Americans and American businesses are expected to pay $3.6 trillion in taxes next year, but there are numerous tax breaks that reduce their obligations. For example, deducting state and local taxes from federal taxes will save taxpayers an estimated $69 billion this year, according to the nonpartisan Joint Committee on Taxation. There are almost 200 other tax breaks, including things as obscure as the exclusion of railroad retirement benefits and a credit for disabled access expenditures.
Some of these deductions stimulate the broader economy, helping Americans beyond those taxpayers who use them to bring down their bills. But economists generally say that many breaks reduce the amount of money the federal government collects with few demonstrable benefits for the rest of the country.
“You’re going to have a lot more people that are unhappy than happy,” said Dean Zerbe, national managing director at tax services provider Alliantgroup. “I don’t think they want to crack a lot of eggs.”
Zerbe said that even the possibility of tax restructuring was causing “real angst,” along with optimism, among businesses. “When Washington sneezes on tax policy, a lot of businesses catch cold,” he said. “They get very nervous about, ‘What does this mean for us? How does this affect our bottom line?’”
Even nonprofits are jumping in, worried about how the tax changes will impact them.
Republicans lawmakers and Trump’s advisers have said that the deduction for charitable donations will be preserved, but the not-for-profit sector is still nervous. A more generous standard deduction and reduced overall rates would also reduce the value of deductions for charity. “We’re very concerned,” said David Thompson, a vice president at the National Council of Nonprofits. “Take away the positive tax consequences, and giving is likely to go down.”
White House officials are showing signs of bending to some of the lobbying, but it will come with costs. When they proposed lowering the corporate tax rate to 15 percent last month, top administration officials said they would get rid of almost all corporate tax breaks in the process. But in an interview with the Economist, Trump and Treasury Secretary Steven Mnuchin said they preferred keeping a provision that allows companies to deduct interest payments.
This is a popular tax break that many businesses are fighting to protect. In particular, real estate and financial firms stand to benefit the most from the deduction because they these sectors rely extensively on debt to finance their investments.
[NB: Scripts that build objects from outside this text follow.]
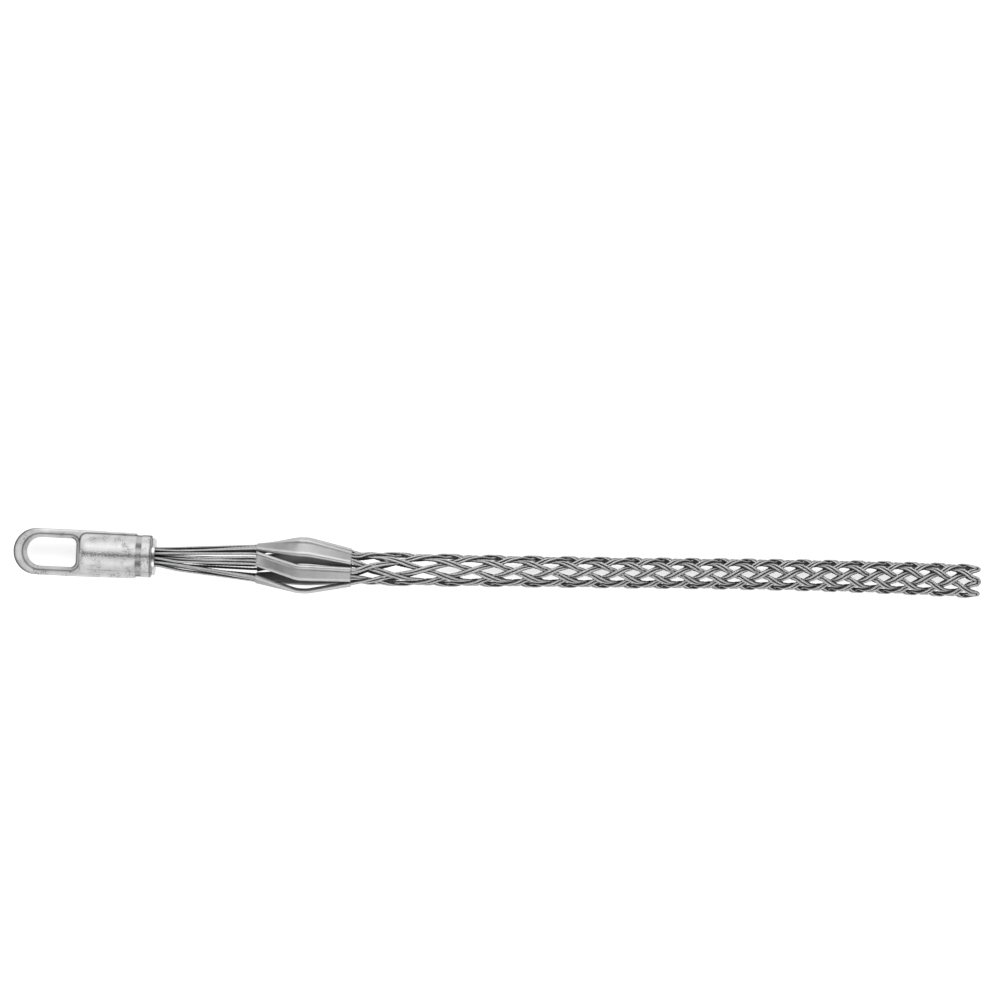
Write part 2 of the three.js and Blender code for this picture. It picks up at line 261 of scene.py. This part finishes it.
def soften(points, window):
    """A moving average over an odd number of points, with the ends kept."""
    half = window // 2
    first = 2 * points[0] - points[half:0:-1]
    last = 2 * points[-1] - points[-2 : -half - 2 : -1]
    padded = np.concatenate([first, points, last])
    total = np.cumsum(np.concatenate([np.zeros((1, points.shape[1])), padded]), axis=0)
    return (total[window:] - total[:-window]) / window


def spline(points, each=12):
    """A smooth line through the points."""
    p = np.asarray(points, float)
    p = np.concatenate([[2 * p[0] - p[1]], p, [2 * p[-1] - p[-2]]])
    made = []
    for i in range(1, len(p) - 2):
        t = np.linspace(0, 1, each, endpoint=False)[:, None]
        a, b, c, d = p[i - 1], p[i], p[i + 1], p[i + 2]
        square = 2 * a - 5 * b + 4 * c - d
        cube = 3 * b - a - 3 * c + d
        made.append(0.5 * (2 * b + (c - a) * t + square * t**2 + cube * t**3))
    return np.concatenate(made + [p[-2:-1]])


def basket(guard, side, outer):
    """A strand's way from its guard to the tail, over and under the bands it crosses."""
    k = np.arange(-0.5, ROWS - 0.9, ROW_STEP)
    x = row_x(k)
    step = np.gradient(x, k)
    middle = outside(x) - STRAND - WAVE - WEAVE_CLEARANCE
    lean = np.arctan2(middle * HALF, step)
    length = step / np.cos(lean)
    way = 1 if outer else -1
    shifted = k - way * PAIR / np.tan(2 * lean) / length
    row = np.floor(shifted + 0.5)
    off = np.abs(shifted - row)
    flat = np.minimum(FLAT_MOST, (PAIR / np.sin(2 * lean) + FLAT_REACH) / length)
    shape = np.where(off < flat, 1, np.cos(math.pi / 2 * (off - flat) / (0.5 - flat)))
    over = np.where(np.mod(row, 2) == (1 if side > 0 else 0), 1, -1)
    angle = even_angle(guard) + side * HALF * (k + 1) + unevenness(guard, x)
    angle = angle - side * way * PAIR * np.cos(lean) / middle
    return place_at(x + way * PAIR * np.sin(lean), middle + WAVE * over * shape, angle)


# The tail's loops: how far past the last row, how far aside and how high in the weave, for each point
LOOPS = {
    True: ((4.6, 2.75, 0.45), (6.4, 2.5, 0.1), (8.0, 1.55, 0), (8.6, 0, 0)),
    False: ((3.6, 1.2, 0.5), (5.0, 1.02, 0.15), (6.2, 0.7, 0), (6.75, 0, 0)),
}


def loop(guard, outer):
    """The round end of a strand at the tail."""
    middle = outside(LAST_ROW) - STRAND - WAVE - WEAVE_CLEARANCE
    top = even_angle(guard) + HALF * (ROWS + 1)
    half = LOOPS[outer]
    stops = [(u, -v, lift) for u, v, lift in half]
    stops += [(u, v, -lift) for u, v, lift in reversed(half[:-1])]
    points = [place_at(LAST_ROW + u, middle + lift * WAVE, top + v / middle) for u, v, lift in stops]
    return np.array(points)


def lead(guard, side, outer):
    """A strand's way from the ferrule's two rings of strands to one ring, and through its guard."""
    front = even_angle(guard) + GATHER_TURN
    inner_ring = INNER_RING_PITCH / (2 * math.sin(HALF / 2))
    ring = inner_ring if outer else inner_ring + INNER_RING_PITCH
    single = SINGLE_RING_PITCH / (2 * math.sin(HALF / 4))
    gather = OUTER_GATHER if outer else INNER_GATHER
    place = side * (0.5 if outer else 1.5)
    points = [
        place_at(NECK_END - BORE_START, ring, front + side * HALF / 2),
        place_at(NECK_END, ring, front + side * HALF / 2),
        place_at(NECK_END + gather, single, front + place * HALF / 2),
    ]
    points += [middle + across * place * SLOT for middle, across, out in stations(guard)]
    return np.array(points)


def leg(guard, side, outer):
    return np.concatenate([resample(lead(guard, side, outer), LINE_STEP), basket(guard, side, outer)])


def strand_route(guard, outer):
    """A whole strand, from the ferrule to the tail and back."""
    go = leg(guard, 1, outer)
    back = leg(guard + ROWS + 1, -1, outer)[::-1]
    bend = spline(np.concatenate([go[-1:], loop(guard, outer), back[:1]]))[1:-1]
    whole = resample(np.concatenate([go, bend, back]), LINE_STEP)
    close = soften(whole, 5)
    wide = soften(whole, 21)
    share = smooth(whole[:, 0], GUARDS_END + 2, FIRST_ROW + 2)[:, None]
    return resample(lerp(wide, close, share), RING)


def carried_frames(points):
    """Two directions across the line at each point, turned as little as can be from one to the next."""
    tangents = np.gradient(points, axis=0)
    tangents /= np.linalg.norm(tangents, axis=1)[:, None]
    side = np.cross(tangents[0], [0, 0, 1.0])
    side /= np.linalg.norm(side)
    sides = [side]
    for tangent in tangents[1:]:
        side = side - tangent * side.dot(tangent)
        side = side / np.linalg.norm(side)
        sides.append(side)
    sides = np.array(sides)
    return sides, np.cross(tangents, sides)


def mesh_object(name, verts, faces, material):
    mesh = bpy.data.meshes.new(name)
    mesh.from_pydata((np.asarray(verts) + OFFSET) * MM, [], faces)
    mesh.update()
    mesh.polygons.foreach_set("use_smooth", [True] * len(mesh.polygons))
    mesh.materials.append(material)
    obj = bpy.data.objects.new(name, mesh)
    bpy.context.scene.collection.objects.link(obj)
    return obj


# Painted shade kept per vertex: 0 where a surface is left as lit, 1 where it is painted darkest.
def set_painted_shade(obj, values):
    stored = obj.data.attributes.new("painted_shade", "FLOAT", "POINT")
    stored.data.foreach_set("value", values)


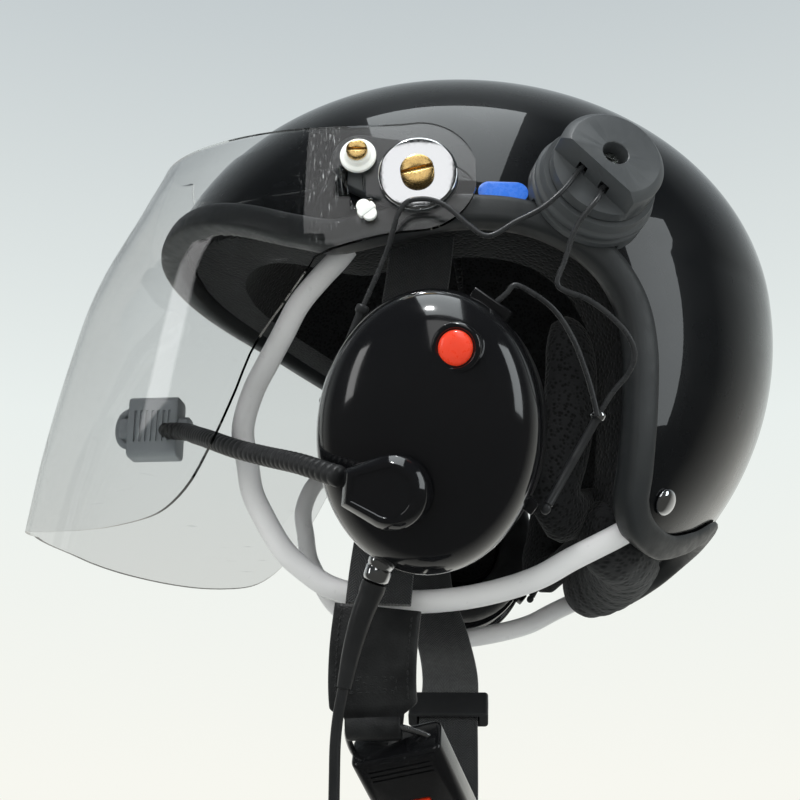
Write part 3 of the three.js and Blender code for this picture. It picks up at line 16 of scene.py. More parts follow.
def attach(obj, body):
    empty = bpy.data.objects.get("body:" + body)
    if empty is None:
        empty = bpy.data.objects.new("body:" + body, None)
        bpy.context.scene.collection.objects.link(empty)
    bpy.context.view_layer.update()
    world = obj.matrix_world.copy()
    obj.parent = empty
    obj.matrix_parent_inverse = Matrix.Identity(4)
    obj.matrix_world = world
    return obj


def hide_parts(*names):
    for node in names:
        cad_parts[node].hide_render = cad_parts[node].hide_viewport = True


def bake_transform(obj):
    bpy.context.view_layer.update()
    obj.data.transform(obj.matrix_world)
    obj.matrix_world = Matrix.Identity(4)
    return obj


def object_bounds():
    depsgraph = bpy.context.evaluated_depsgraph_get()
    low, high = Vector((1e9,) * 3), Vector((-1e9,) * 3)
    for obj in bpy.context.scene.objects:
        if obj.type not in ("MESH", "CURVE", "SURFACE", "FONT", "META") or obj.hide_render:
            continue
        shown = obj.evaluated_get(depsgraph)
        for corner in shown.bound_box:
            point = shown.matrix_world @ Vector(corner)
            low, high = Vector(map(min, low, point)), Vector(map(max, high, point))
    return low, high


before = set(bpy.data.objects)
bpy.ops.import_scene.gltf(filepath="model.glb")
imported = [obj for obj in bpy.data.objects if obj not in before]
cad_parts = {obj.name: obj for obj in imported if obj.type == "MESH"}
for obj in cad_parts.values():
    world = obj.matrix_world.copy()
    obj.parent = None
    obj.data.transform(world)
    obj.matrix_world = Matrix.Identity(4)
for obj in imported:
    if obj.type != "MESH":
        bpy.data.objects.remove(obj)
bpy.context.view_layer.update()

# %% [markdown]
# The sizes of the real helmet are easiest to read in millimetres, measured from the middle between
# the temples. Blender works in metres from the point where the crown of the head touches the
# padding, so one small function carries every point across.

# %% Units
MM = 0.001
CROWN = 116.5
LINER_DEPTH = 38.0
HALF_WIDTH = 120.0
FRONT = 140.0
REAR = 146.0
OUTWARD = np.array([1.0, 0.0, 0.0])
REARWARD = np.array([0.0, 1.0, 0.0])
UPWARD = np.array([0.0, 0.0, 1.0])


def to_row(points):
    """Carry points from millimetres round the temples to Blender's metres."""
    return (np.asarray(points, float) - UPWARD * (CROWN - LINER_DEPTH)) * MM


def spots(shares):
    """Points given as shares of the shell's half width, front reach and crown, in millimetres."""
    return np.asarray(shares, float) * (HALF_WIDTH, FRONT, CROWN)


def unit(vector):
    vector = np.asarray(vector, float)
    return vector / np.linalg.norm(vector)


print("half width, front, rear and crown in millimetres", HALF_WIDTH, FRONT, REAR, CROWN)

# %% [markdown]
# The camera comes first. It looks a little up at the helmet from the wearer's left, as the
# photograph does, through a lens like a short telephoto. A camera can be placed by eye, but a round
# helmet has few straight lines to judge by, so this place was worked out from the outline of the
# shell and the corners of the visor.

# %% Camera
CAMERA_AT = Vector((0.5305, 0.0182, -0.2765))
CAMERA_TARGET = Vector((0.0, -0.0236, -0.1087))
PICTURE_HALF = 400
FOCAL_PIXELS = 1200


def in_scene(name, data):
    """A new object that shows this mesh, lamp or camera."""
    made = bpy.data.objects.new(name, data)
    bpy.context.scene.collection.objects.link(made)
    return made


camera = in_scene("camera", bpy.data.cameras.new("camera"))
camera.location = CAMERA_AT
camera.rotation_euler = (CAMERA_TARGET - CAMERA_AT).to_track_quat("-Z", "Y").to_euler()
camera.data.angle = 2 * math.atan(PICTURE_HALF / FOCAL_PIXELS)
camera.data.clip_start = 0.02
bpy.context.scene.camera = camera
print("view angle in degrees", round(math.degrees(camera.data.angle), 1))

# %% [markdown]
# Wires, straps and the visor's rim are lines drawn through a few points. Blender has curve objects
# for that, but their handles would have to be set one by one. A centripetal Catmull-Rom curve passes
# through every point without overshooting, and walking it evenly gives rings of even spacing.

# %% Smooth curves
LEAST_STEP = 1e-6
CURVE_STEPS = 24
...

But retaining it would cost the government around $1.2 trillion over 10 years, according to the right-leaning Tax Foundation. The proposal from House Republicans, though, would eliminate this tax break.
The White House and congressional Republicans, so far, are threatening to try to muscle the tax overhaul through Congress with a party-line vote, doing it through a Senate process that allows them to bypass Democrats. But the White House has said it could try to lure Democrats to negotiate on the package.
In just another example of the mixed signals the White House is sending, Trump has said several times that he could try to package the tax changes with new infrastructure spending to coax Democrats, though Mnuchin has virtually ruled this out. This is adding more confusion and opportunity to the lobbying groups, who are scrambling to bend the changes in their direction.
“Lawmakers face trade-offs, and these people don’t want to be the people who are traded off,” said Alan Cole, an economist at the Tax Foundation.